Below are entries. Reproduce exactly the lines between the line holding "Reconstruct the object" and the line holding "binding_t = 1.0; // [0.6:0.1:1.2]", inclusive, and only those.

** Records with modeling code **

--- START ---

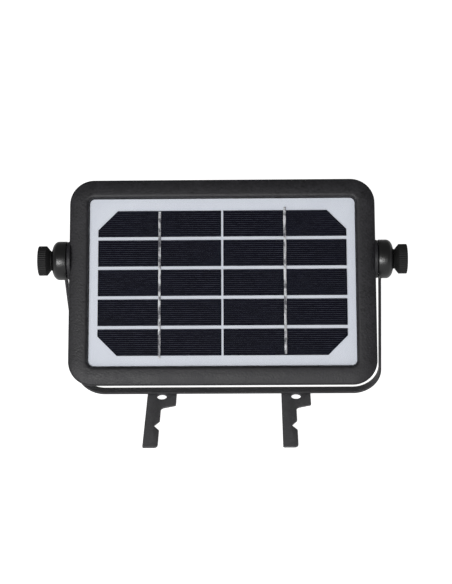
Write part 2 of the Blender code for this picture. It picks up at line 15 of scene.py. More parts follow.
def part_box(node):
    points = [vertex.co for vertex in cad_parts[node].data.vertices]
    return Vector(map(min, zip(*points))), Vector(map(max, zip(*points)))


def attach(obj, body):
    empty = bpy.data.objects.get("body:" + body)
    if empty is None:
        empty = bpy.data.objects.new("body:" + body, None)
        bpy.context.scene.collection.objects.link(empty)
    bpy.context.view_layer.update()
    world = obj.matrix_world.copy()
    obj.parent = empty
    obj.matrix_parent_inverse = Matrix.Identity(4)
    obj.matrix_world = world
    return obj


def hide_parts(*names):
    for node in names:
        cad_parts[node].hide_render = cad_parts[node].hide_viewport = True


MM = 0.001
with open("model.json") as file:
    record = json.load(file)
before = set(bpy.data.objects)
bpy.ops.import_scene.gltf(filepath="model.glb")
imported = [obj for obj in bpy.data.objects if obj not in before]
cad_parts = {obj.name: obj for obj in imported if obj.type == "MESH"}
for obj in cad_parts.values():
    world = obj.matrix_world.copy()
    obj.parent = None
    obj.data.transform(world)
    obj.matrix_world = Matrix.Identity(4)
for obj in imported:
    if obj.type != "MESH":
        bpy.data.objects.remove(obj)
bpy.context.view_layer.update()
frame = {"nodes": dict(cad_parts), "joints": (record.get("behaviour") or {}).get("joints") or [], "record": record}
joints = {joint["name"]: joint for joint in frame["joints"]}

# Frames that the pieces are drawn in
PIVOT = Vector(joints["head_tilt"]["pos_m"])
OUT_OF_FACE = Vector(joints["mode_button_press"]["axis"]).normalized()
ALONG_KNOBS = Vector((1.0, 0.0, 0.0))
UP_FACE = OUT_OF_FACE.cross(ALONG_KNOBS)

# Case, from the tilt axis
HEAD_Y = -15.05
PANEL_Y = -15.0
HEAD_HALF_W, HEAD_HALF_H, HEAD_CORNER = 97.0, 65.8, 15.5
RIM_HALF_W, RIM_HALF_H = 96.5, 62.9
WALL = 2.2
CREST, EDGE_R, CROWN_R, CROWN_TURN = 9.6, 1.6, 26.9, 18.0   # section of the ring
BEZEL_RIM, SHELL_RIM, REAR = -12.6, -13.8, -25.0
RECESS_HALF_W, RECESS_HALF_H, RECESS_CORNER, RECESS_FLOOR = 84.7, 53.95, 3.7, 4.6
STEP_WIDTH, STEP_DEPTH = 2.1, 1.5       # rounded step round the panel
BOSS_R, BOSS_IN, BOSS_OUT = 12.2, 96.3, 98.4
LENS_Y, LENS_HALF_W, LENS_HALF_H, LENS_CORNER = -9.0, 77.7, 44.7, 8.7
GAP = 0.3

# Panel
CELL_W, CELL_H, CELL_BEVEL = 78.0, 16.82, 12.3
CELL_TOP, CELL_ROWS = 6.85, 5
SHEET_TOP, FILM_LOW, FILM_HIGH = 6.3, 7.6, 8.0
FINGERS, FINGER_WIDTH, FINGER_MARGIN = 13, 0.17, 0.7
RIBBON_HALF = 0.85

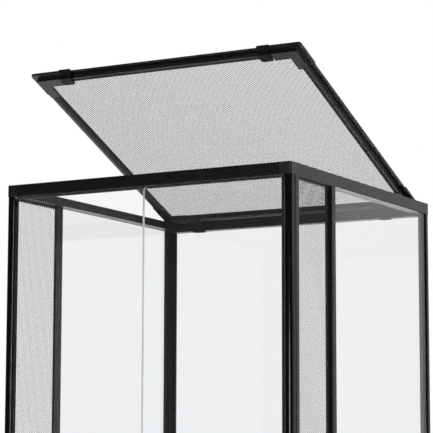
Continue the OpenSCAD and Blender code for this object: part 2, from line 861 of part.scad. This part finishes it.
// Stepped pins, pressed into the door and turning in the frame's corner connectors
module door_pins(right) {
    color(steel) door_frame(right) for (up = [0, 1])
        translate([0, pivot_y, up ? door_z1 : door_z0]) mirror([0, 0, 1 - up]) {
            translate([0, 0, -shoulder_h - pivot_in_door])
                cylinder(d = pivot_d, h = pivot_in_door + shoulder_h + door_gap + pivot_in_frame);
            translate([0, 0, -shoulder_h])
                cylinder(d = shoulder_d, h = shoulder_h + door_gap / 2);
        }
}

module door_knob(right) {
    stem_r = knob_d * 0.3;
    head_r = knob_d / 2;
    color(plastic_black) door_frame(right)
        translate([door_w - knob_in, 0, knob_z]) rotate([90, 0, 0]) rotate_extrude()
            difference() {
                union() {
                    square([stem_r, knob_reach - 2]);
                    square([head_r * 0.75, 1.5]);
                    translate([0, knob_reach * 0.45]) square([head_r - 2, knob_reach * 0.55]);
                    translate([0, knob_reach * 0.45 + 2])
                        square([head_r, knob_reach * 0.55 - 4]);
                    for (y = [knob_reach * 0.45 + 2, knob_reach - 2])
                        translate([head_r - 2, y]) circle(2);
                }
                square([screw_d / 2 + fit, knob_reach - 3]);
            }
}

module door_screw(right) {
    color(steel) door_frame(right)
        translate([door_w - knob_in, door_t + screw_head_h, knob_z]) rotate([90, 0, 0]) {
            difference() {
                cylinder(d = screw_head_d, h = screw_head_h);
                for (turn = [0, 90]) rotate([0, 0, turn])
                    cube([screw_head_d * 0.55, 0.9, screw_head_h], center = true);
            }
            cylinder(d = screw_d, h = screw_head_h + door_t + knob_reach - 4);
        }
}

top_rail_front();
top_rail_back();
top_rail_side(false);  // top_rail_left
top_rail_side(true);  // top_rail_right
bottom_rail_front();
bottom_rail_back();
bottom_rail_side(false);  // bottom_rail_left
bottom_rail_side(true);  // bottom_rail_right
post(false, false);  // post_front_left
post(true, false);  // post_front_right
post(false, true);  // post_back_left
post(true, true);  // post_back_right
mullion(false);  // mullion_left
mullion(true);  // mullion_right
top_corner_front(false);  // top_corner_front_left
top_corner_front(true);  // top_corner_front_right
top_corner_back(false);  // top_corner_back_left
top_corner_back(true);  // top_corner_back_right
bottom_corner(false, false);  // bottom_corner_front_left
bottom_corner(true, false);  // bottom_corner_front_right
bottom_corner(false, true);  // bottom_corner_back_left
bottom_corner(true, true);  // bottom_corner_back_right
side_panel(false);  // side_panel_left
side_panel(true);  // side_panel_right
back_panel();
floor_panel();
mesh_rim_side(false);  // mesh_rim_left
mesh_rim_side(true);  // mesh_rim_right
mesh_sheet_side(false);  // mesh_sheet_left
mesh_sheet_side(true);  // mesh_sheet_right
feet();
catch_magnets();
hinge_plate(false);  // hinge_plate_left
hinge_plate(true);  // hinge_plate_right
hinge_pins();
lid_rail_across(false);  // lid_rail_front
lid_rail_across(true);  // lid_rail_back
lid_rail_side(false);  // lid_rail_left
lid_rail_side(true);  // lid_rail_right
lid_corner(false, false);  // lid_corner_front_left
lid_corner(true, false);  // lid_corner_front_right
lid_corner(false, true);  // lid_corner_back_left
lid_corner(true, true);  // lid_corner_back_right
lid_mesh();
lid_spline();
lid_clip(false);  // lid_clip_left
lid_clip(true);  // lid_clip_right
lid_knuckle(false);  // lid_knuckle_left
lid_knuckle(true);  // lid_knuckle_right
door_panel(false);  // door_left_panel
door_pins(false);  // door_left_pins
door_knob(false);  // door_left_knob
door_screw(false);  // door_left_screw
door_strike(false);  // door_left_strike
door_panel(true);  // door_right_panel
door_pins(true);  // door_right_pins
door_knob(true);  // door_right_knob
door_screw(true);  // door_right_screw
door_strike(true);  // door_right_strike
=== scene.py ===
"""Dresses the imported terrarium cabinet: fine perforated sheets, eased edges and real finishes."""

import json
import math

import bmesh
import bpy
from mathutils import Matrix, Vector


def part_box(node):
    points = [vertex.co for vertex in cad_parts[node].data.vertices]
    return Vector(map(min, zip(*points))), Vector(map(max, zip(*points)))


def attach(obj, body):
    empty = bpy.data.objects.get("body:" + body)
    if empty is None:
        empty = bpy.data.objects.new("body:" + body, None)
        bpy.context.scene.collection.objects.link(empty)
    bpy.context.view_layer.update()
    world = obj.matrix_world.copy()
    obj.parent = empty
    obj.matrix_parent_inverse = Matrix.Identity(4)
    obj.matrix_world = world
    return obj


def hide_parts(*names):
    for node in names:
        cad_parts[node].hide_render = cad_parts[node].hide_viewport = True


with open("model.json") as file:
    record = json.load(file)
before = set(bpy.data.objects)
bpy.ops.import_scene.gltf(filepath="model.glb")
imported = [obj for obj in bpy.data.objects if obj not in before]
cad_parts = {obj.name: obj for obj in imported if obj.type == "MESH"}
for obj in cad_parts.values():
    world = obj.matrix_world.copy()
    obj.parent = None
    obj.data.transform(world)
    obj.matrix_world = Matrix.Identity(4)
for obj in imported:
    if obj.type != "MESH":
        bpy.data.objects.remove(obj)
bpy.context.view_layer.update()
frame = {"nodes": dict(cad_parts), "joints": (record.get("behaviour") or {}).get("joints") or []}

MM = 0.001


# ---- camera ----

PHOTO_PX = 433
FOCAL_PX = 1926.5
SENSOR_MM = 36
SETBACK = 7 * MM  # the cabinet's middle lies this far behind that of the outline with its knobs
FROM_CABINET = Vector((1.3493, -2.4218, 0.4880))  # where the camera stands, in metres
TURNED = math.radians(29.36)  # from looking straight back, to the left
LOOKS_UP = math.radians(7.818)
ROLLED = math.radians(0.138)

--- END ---
--- START ---

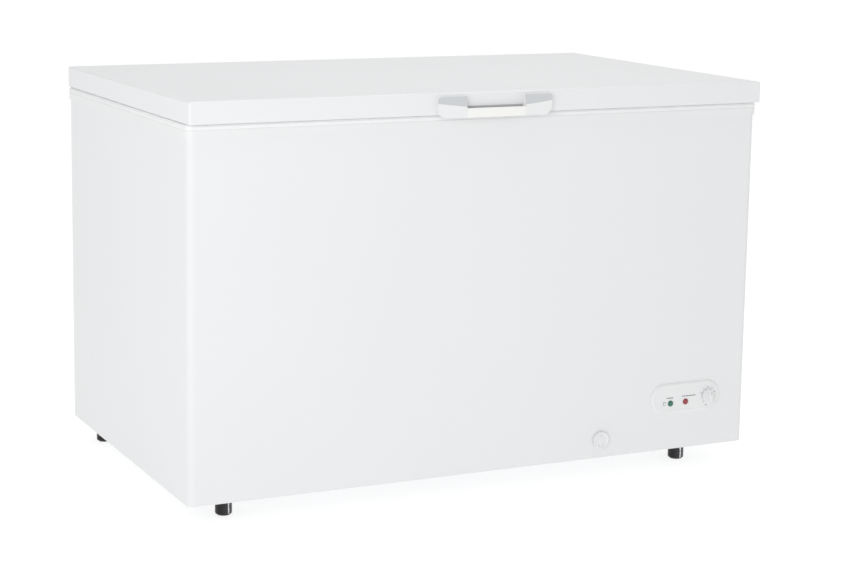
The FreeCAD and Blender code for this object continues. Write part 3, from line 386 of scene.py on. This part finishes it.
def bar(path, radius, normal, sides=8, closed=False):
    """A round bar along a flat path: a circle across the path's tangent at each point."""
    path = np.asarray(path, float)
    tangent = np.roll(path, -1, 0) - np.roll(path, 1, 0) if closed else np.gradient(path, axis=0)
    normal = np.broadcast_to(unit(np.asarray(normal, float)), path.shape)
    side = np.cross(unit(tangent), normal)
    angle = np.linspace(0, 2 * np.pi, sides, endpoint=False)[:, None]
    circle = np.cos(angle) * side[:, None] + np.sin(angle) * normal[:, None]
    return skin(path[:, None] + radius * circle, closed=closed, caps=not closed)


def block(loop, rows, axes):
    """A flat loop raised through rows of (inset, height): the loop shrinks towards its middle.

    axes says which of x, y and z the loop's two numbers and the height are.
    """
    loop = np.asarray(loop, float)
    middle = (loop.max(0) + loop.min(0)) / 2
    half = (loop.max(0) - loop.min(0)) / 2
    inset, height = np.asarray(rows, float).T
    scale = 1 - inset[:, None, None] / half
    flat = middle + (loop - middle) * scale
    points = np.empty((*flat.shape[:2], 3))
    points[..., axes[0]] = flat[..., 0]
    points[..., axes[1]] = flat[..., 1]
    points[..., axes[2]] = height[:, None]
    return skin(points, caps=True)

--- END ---
--- START ---

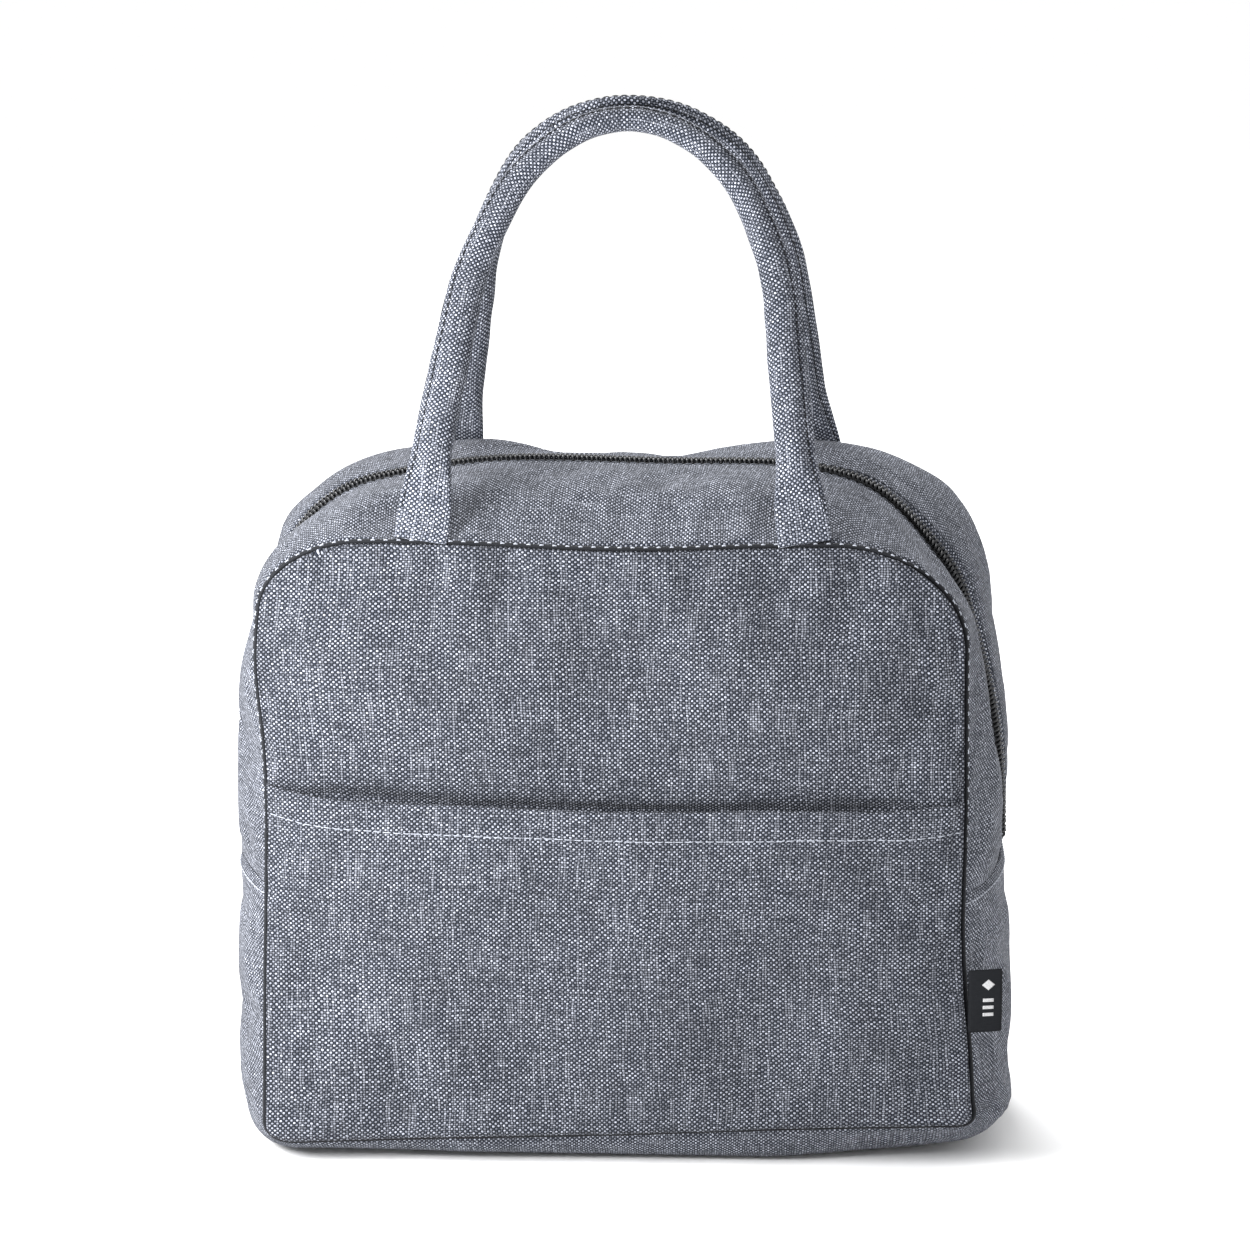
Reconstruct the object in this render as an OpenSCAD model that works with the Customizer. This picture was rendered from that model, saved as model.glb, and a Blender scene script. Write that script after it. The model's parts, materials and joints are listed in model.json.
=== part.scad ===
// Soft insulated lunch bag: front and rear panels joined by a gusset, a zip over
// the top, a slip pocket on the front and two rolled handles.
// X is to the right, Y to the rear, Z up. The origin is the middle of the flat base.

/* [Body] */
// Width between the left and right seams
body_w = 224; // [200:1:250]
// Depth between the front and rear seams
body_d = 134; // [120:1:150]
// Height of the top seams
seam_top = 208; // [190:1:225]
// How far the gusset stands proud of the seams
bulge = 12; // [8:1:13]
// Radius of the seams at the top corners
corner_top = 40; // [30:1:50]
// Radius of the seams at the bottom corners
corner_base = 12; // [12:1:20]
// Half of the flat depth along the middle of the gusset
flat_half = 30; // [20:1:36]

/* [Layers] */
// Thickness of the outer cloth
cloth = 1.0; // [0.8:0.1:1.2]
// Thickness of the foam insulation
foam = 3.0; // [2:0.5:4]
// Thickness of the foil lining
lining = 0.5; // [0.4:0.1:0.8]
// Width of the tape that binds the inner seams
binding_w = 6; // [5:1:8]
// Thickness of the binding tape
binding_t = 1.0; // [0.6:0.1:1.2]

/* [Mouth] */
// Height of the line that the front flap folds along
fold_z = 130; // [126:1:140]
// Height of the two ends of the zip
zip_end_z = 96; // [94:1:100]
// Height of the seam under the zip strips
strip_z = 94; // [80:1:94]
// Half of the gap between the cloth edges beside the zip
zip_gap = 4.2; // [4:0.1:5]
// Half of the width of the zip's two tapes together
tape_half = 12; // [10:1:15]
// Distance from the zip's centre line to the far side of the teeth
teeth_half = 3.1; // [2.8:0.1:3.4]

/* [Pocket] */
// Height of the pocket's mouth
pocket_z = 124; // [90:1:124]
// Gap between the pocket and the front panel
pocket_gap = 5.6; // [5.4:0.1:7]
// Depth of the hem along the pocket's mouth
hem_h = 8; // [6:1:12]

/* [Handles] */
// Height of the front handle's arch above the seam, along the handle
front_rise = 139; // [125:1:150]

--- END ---

** Result of this exercise **
Reconstruct the object in this render as an OpenSCAD model that works with the Customizer. This picture was rendered from that model, saved as model.glb, and a Blender scene script. Write that script after it. The model's parts, materials and joints are listed in model.json.
=== part.scad ===
// Soft insulated lunch bag: front and rear panels joined by a gusset, a zip over
// the top, a slip pocket on the front and two rolled handles.
// X is to the right, Y to the rear, Z up. The origin is the middle of the flat base.

/* [Body] */
// Width between the left and right seams
body_w = 224; // [200:1:250]
// Depth between the front and rear seams
body_d = 134; // [120:1:150]
// Height of the top seams
seam_top = 208; // [190:1:225]
// How far the gusset stands proud of the seams
bulge = 12; // [8:1:13]
// Radius of the seams at the top corners
corner_top = 40; // [30:1:50]
// Radius of the seams at the bottom corners
corner_base = 12; // [12:1:20]
// Half of the flat depth along the middle of the gusset
flat_half = 30; // [20:1:36]

/* [Layers] */
// Thickness of the outer cloth
cloth = 1.0; // [0.8:0.1:1.2]
// Thickness of the foam insulation
foam = 3.0; // [2:0.5:4]
// Thickness of the foil lining
lining = 0.5; // [0.4:0.1:0.8]
// Width of the tape that binds the inner seams
binding_w = 6; // [5:1:8]
// Thickness of the binding tape
binding_t = 1.0; // [0.6:0.1:1.2]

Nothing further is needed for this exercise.